Before the 1935 season Ruth was sold to the Boston Braves and he was told that he would be the team's vice president and assistant manager to Bill McKetchnie along with being a player. Ruth quickly realized that he was a vice president and assistant manager in name only and by the end of May of that year the situation was so bad for him that he voluntarily retired. His final chance wearing a big-league uniform was in 1938 when Larry McPhail hired him to coach first base for the Dodgers. McPhail at least was honest with Ruth when he informed him that he wasn't going to be considered for the manager's spot if current manager Burleigh Grimes retired. (Grimes did just that and Leo Durocher was named manager for 1939 and remained the Brooklyn manager until 1948.) Ruth's job was to coach first, take batting practice, hit some home runs and wave to the fans. Durocher, after being named manager, did not retain Ruth's services as a coach and after 1938 he was out of baseball for good.


This is what I know about Ruth being blackballed. Now how he felt about black players was in all accounts positive. Back in those days after the season was completed the players would go on barnstorming tours to make extra money. Many times Ruth would play against some of the best black ballplayers of the day and he constantly said they were just as good as the white players. Ruth used to be teased by opposing players who accused him of having some black roots in him. When the book Tarzan of the Apes came out he was called that by the opposition. First he thought it was a compliment until someone took him aside and clued him in. Pretty soon around the league that stopped. He was also called "Nigg** Lips" because of the size of his lips. That was another reason why the other bench jockeys from the other seven teams in the league swore he was part black, a fact that Ruth himself denied repeatedly.



That being said I have never read that he did not get a manager's job because baseball was afraid that he would recruit them to be on his team. I am not saying this never happened, but what I am saying is that this was not what baseball owners were worried about concerning Ruth. Why? Because of three words. Kenesaw Mountain Landis.

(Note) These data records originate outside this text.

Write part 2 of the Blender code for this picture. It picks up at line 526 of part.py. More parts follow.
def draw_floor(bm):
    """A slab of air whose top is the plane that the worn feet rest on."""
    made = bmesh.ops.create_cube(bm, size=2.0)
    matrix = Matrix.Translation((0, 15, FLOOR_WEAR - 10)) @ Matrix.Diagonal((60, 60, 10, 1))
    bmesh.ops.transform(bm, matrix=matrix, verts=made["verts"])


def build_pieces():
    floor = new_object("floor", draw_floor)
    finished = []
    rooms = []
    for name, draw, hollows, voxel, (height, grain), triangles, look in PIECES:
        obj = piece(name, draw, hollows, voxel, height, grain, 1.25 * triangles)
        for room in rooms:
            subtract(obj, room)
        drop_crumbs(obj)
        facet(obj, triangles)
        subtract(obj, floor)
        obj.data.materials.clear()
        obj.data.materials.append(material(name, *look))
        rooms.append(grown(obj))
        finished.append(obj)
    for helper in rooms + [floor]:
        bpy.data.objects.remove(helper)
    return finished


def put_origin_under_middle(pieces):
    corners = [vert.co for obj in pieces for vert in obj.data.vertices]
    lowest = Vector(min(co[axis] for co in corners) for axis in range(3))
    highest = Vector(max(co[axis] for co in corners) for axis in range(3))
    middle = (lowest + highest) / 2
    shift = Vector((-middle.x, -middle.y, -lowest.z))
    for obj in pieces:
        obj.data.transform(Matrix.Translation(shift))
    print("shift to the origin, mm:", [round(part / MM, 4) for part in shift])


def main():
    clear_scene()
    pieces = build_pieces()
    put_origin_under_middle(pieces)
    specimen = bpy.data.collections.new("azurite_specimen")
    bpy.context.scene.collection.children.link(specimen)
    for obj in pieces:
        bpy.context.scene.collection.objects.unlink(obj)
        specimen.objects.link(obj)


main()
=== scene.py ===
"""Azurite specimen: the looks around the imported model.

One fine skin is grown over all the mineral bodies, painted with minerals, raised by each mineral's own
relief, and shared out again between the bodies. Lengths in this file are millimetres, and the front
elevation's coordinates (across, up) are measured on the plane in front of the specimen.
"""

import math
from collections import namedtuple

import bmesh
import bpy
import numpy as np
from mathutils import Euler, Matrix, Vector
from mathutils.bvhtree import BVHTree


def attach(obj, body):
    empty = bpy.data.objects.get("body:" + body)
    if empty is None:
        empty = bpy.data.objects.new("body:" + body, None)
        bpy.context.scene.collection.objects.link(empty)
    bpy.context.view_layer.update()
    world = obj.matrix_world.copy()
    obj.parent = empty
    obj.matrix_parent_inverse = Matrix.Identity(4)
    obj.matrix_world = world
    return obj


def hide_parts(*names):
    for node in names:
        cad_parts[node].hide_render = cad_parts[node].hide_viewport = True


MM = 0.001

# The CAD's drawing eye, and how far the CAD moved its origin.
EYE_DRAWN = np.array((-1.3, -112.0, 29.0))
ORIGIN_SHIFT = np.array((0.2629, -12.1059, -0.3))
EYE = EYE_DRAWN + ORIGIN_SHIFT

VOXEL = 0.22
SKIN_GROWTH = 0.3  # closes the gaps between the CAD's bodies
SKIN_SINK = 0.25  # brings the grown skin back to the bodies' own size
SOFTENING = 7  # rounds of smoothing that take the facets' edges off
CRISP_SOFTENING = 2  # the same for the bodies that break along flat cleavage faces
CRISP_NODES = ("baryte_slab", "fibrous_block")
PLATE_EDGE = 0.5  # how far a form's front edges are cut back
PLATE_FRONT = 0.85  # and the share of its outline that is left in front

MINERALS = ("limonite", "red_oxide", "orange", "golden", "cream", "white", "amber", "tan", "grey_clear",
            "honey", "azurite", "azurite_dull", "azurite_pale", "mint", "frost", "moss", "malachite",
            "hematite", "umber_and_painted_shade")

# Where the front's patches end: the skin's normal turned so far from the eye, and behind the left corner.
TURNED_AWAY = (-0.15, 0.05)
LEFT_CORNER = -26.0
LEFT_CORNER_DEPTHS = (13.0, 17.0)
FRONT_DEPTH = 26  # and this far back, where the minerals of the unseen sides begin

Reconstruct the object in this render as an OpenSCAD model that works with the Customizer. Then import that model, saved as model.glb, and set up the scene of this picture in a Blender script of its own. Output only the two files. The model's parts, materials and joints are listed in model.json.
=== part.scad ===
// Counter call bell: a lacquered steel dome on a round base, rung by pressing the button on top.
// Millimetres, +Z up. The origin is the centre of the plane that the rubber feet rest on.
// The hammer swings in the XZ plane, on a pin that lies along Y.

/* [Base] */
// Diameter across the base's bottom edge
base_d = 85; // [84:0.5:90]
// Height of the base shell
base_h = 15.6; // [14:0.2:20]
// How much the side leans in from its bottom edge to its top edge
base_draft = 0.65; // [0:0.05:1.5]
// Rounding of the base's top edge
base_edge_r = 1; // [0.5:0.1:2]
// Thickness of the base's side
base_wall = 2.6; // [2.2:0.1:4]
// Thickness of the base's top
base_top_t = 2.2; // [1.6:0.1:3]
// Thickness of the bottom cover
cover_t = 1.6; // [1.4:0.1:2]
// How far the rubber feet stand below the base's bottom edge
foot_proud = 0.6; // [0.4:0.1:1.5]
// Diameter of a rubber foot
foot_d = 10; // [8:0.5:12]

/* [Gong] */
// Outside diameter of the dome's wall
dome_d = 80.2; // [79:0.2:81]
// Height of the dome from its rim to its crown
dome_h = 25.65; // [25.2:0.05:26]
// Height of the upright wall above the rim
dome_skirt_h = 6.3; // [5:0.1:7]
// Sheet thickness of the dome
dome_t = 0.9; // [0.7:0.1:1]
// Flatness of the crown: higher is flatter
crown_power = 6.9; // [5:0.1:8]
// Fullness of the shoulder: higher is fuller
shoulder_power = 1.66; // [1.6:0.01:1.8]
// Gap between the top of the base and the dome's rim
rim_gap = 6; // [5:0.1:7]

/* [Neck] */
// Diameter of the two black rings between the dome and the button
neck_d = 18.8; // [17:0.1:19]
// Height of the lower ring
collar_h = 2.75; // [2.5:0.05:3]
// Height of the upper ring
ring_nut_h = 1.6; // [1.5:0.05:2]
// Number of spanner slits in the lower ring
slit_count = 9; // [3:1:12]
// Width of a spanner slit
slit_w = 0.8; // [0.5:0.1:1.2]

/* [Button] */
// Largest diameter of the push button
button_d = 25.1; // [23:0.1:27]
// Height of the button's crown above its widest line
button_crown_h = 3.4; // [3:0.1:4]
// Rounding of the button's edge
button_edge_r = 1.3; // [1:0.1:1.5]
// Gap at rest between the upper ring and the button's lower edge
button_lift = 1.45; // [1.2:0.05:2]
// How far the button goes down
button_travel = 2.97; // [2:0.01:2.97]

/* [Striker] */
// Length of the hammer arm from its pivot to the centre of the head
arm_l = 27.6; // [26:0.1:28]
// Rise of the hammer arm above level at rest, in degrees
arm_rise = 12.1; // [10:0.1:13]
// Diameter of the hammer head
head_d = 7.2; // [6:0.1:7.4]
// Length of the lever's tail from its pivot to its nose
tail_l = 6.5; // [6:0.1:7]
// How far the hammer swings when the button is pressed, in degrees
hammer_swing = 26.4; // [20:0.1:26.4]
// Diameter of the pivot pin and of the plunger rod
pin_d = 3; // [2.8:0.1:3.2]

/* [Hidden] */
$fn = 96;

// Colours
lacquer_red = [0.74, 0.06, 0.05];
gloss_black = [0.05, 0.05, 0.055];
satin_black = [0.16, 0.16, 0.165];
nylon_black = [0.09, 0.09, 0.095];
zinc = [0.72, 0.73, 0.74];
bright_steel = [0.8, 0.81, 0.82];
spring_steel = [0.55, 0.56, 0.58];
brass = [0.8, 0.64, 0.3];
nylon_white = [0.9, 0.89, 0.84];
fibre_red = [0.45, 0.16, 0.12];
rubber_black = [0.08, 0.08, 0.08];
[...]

Landis did not want black players in baseball. Not under his watch. Bill Veeck (former Indians, Browns, White Sox and then later on White Sox again owner) learned that the hard way. A few years before Landis died the Phillies were for sale and Veeck almost bought them. He had the money in place and an unwritten agreement in place to buy the team. Here is where Veeck made his mistake. He informed Landis that once he became owner of the team he was going to load his roster with Negro League players. Before Veeck arrived in Philadelphia to finalize things however he learned that while on his way there the National League took over the team (similar to what MLB did to the Expos during their final years) until a new owner could be found.


It was not until four year later that Veeck became an owner when he purchased the Cleveland Indians in 1946. The very next year he signed Larry Doby as the first black player in the American League. He was able to do this since Landis died in 1944.


I hope this clears some things up. It's obvious Ruth wasn't given much of a chance after his playing days were done.